We have a 19mo th old and it's a real relationship tester, we definitely get more stressed at each other, I would like to talk more and understand each other but my partner prefers to not talk and feels we should just move on.
Sorry long post alert!
Friday morning I asked for help to get little one ready for nursery as had lots to do and was running late already, he said better for one of us to be late for work than both and left.
I was 30mins late for work!
I sent some videos over our morning of why it was taking so long, is little one refusing to be undressed/dressed.
And explained that with him helping for 5mins I could have got 2/3 jobs done that take me half hour with a toddler in tow.
Saturday, I have planned a baby shower for friend, partner knew for months this was plan, he's stressed in morning saying he has stuff to do(things on his computer, he likes to do music!?) I plan to take little one out, again ask for him to take him for 5mins so i can sort his bag, lunch, and myself to go out. He did is but complained.
I go to shower, he makes plans to go to fireworks that night, msgs to check plan ok and me join etc, I say yes, tell him I'll be home 4ish. From 4m onwards I have msgs, missed calls etc asking when I'll be home.
I was enjoying some time with friends, at an event I had planned for months and didn't want to rush.
Get home at 4.45pm, and am rushed to get ready, told I'm being too slow.
I try to say that I didn't appreciate being rushed, i was with friends and his last minute plans shouldn't dictate my afternoon etc.

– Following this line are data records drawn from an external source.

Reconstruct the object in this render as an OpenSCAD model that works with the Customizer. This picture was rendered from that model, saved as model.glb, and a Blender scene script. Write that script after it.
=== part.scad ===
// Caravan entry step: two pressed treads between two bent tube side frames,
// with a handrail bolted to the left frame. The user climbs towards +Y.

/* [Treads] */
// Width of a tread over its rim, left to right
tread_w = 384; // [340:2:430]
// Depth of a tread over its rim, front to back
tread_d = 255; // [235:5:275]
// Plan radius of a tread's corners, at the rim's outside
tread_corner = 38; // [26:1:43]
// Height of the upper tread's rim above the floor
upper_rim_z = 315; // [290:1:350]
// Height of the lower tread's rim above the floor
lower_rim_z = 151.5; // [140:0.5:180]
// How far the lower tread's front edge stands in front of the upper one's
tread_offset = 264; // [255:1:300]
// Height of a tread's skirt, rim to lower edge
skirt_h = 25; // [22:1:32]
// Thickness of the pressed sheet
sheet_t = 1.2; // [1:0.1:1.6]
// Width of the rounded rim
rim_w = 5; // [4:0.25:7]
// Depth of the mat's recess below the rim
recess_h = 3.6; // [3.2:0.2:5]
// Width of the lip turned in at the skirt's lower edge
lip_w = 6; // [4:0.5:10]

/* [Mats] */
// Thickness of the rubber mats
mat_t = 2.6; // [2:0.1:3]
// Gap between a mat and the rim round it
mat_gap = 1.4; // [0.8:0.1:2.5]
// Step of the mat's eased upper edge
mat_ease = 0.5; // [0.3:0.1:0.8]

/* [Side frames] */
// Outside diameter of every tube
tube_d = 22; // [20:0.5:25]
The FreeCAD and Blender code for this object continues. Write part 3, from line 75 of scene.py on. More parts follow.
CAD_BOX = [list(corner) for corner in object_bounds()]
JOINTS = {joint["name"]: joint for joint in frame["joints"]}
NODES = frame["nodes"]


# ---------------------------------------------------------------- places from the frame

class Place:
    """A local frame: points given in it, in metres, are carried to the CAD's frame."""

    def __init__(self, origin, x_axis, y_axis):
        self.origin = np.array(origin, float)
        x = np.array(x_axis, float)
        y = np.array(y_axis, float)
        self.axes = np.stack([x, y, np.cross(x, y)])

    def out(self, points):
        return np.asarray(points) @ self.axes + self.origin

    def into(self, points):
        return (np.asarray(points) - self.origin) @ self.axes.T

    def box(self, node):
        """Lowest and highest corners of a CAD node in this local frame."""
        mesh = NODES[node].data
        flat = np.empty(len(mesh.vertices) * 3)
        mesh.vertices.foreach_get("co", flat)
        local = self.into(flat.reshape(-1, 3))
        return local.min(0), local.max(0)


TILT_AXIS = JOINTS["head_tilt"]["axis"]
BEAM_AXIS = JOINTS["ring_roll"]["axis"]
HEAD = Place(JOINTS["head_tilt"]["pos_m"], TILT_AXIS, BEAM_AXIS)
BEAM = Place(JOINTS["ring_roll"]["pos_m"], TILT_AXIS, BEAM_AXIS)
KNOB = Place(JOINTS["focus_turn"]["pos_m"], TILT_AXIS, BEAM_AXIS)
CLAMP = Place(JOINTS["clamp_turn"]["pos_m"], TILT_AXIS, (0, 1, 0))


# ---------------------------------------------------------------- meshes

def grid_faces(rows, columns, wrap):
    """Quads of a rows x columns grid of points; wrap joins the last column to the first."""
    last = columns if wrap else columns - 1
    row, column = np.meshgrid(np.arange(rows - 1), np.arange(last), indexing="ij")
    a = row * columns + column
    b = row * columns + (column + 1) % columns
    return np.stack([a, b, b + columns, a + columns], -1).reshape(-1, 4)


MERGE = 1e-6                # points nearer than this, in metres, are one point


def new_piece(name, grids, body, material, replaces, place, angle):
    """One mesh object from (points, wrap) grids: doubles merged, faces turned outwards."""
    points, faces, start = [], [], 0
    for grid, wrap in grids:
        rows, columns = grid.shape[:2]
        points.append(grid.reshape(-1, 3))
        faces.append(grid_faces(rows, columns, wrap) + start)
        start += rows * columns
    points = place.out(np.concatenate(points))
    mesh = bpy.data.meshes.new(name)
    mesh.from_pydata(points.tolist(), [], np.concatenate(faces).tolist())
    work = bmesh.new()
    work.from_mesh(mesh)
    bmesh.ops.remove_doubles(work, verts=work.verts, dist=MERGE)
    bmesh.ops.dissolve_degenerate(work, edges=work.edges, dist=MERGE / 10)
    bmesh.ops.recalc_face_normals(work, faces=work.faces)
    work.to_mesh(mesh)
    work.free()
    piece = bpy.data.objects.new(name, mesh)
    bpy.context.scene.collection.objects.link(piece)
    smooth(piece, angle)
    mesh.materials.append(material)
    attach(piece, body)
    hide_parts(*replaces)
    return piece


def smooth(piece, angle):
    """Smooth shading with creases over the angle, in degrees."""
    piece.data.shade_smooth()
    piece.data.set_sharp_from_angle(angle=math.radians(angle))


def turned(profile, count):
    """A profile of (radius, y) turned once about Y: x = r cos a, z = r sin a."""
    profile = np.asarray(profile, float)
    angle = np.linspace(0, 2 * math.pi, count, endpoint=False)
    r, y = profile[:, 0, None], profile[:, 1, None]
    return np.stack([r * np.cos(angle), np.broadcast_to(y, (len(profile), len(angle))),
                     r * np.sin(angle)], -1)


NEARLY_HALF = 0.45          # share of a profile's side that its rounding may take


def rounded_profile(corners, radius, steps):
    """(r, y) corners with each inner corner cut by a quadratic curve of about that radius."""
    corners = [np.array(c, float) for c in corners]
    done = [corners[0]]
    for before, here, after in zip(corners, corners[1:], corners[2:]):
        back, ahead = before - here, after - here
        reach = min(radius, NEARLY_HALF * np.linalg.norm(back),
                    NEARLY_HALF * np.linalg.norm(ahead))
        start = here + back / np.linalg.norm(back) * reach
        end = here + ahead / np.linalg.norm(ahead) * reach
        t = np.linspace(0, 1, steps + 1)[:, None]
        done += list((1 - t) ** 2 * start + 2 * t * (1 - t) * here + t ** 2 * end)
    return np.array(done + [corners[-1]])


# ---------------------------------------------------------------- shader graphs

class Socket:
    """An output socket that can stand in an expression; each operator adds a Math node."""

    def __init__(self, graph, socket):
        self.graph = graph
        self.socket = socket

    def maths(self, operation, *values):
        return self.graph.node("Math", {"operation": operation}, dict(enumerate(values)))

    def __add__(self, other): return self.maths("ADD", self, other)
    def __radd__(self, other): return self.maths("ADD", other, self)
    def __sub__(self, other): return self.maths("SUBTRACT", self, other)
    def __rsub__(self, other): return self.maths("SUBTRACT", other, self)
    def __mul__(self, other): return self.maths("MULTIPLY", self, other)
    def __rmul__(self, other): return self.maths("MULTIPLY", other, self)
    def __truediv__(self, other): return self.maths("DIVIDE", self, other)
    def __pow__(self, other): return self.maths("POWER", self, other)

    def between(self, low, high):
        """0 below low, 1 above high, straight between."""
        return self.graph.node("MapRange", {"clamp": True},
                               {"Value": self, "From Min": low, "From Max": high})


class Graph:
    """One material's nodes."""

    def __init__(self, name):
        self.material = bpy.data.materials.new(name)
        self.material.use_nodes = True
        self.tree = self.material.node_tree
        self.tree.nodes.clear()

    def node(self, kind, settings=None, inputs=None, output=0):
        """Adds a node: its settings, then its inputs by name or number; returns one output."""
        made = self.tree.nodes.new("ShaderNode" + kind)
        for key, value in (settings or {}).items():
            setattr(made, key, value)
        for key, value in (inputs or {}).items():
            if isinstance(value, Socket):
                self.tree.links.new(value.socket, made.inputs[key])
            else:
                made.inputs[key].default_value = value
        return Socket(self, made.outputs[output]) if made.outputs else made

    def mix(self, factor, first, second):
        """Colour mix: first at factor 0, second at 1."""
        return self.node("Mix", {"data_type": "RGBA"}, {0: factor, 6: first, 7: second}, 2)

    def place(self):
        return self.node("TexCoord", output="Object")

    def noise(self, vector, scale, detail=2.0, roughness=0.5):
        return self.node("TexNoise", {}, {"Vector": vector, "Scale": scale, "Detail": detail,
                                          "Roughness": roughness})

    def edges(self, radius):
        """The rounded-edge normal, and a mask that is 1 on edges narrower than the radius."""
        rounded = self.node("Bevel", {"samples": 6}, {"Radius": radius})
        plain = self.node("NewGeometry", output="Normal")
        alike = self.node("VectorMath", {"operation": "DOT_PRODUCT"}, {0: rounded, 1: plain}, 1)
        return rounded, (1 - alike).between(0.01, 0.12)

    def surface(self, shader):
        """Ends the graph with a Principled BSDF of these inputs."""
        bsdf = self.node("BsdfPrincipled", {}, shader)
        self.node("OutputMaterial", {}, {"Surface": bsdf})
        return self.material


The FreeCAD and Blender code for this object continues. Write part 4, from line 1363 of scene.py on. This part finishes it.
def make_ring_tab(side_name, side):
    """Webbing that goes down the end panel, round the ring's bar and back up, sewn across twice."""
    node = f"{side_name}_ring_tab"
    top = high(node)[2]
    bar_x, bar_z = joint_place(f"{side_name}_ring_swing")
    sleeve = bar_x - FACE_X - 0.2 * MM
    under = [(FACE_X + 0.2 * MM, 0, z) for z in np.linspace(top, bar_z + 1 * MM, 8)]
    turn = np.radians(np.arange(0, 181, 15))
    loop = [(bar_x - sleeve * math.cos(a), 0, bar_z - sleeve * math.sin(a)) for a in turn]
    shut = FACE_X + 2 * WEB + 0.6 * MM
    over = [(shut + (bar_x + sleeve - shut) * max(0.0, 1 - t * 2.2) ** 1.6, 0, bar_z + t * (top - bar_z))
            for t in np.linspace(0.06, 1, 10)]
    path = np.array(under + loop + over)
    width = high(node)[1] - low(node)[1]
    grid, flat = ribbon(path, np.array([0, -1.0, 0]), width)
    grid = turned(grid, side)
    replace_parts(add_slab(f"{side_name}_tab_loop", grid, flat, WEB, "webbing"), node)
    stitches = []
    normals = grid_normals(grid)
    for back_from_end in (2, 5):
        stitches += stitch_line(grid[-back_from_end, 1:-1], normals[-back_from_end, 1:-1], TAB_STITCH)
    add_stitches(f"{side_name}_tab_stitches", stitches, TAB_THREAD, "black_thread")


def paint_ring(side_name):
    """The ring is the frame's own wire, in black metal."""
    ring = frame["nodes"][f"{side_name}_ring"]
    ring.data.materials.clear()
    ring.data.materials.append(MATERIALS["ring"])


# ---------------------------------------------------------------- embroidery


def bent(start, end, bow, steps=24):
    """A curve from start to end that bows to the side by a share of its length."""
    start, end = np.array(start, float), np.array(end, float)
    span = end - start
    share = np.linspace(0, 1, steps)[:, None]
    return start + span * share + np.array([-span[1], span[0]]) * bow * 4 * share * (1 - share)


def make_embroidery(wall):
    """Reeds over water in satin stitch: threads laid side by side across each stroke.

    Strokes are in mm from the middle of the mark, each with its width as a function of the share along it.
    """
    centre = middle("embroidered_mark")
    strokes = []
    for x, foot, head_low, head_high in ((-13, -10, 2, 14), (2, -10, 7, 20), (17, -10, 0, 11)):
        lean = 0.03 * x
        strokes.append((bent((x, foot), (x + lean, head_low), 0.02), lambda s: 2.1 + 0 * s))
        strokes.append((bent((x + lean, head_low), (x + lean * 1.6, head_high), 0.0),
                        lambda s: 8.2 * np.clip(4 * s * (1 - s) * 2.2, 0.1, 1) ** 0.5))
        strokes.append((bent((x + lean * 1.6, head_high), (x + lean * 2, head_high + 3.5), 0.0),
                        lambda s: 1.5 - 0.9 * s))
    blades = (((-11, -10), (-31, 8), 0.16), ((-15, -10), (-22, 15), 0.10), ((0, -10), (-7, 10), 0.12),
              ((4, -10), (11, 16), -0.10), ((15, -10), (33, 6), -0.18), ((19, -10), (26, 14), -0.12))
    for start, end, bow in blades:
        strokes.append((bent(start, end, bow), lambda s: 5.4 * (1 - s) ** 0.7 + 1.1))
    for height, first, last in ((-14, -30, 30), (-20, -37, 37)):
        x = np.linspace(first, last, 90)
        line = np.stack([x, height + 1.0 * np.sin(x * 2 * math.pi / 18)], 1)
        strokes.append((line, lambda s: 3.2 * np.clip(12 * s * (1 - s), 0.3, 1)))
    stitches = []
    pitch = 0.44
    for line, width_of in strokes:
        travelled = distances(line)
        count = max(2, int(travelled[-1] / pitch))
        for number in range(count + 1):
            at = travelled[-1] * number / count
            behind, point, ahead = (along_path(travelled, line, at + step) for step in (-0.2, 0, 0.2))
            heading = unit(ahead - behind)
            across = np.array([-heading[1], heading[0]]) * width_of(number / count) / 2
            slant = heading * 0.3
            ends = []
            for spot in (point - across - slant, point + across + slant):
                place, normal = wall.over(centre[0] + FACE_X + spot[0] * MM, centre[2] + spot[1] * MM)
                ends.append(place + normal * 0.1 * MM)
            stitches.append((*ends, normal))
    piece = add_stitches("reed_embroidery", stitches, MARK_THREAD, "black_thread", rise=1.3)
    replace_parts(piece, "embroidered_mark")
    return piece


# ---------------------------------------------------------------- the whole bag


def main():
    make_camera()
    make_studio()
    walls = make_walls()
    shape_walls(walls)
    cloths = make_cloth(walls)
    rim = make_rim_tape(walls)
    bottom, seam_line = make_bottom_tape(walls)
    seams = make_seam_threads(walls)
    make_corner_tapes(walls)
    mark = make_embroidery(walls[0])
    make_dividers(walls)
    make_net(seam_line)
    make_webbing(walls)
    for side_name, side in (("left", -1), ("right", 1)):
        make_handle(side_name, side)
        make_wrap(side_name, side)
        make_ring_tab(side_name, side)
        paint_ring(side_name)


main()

Finally get in car and he's still angry and I'm still trying to explain, he says I'm nagging, and I should just move on.then shouts at me to 'shut the fuck up'. I just want some recognition that I'm not being unreasonable, and his behaviour is over the top!
I say I'm turning car round and going home, he says 'if I don't take him, he will make my night horrible' so we go.
Next day we have an event I say I'm not going because I feel sad, (referring to night before) he proceeds to not talk to me at all and take my son to event.
I call and apologise and say I was sad I wasn't at event with my son, and I should have said that I wanted a conversation before coming. He says to come along.
At home I ask if we can talk, he says no, I say I want to talk it through, he says that we are 'even' because of the stress i put him under this morning.
I have said now that. I think we need to end it, we have spent the day just working around each other and not communicating, he sent a picture of us as a family, which I responded, 'this is nice and I want to be together but we need to talk about both our behaviours over the last few days'
I have had nothing back or an instigation from him to converse.
I don't know what to do, does his behaviour sound ok!!!?
The fact we are 'even' gets to me, as the only stress I put him under was trying to show him I didn't want to go as I was unhappy.
And the shouting aswell.
I don't know what to do if he refuses to talk to me!
This is the worse it's been over our 9 year relationship.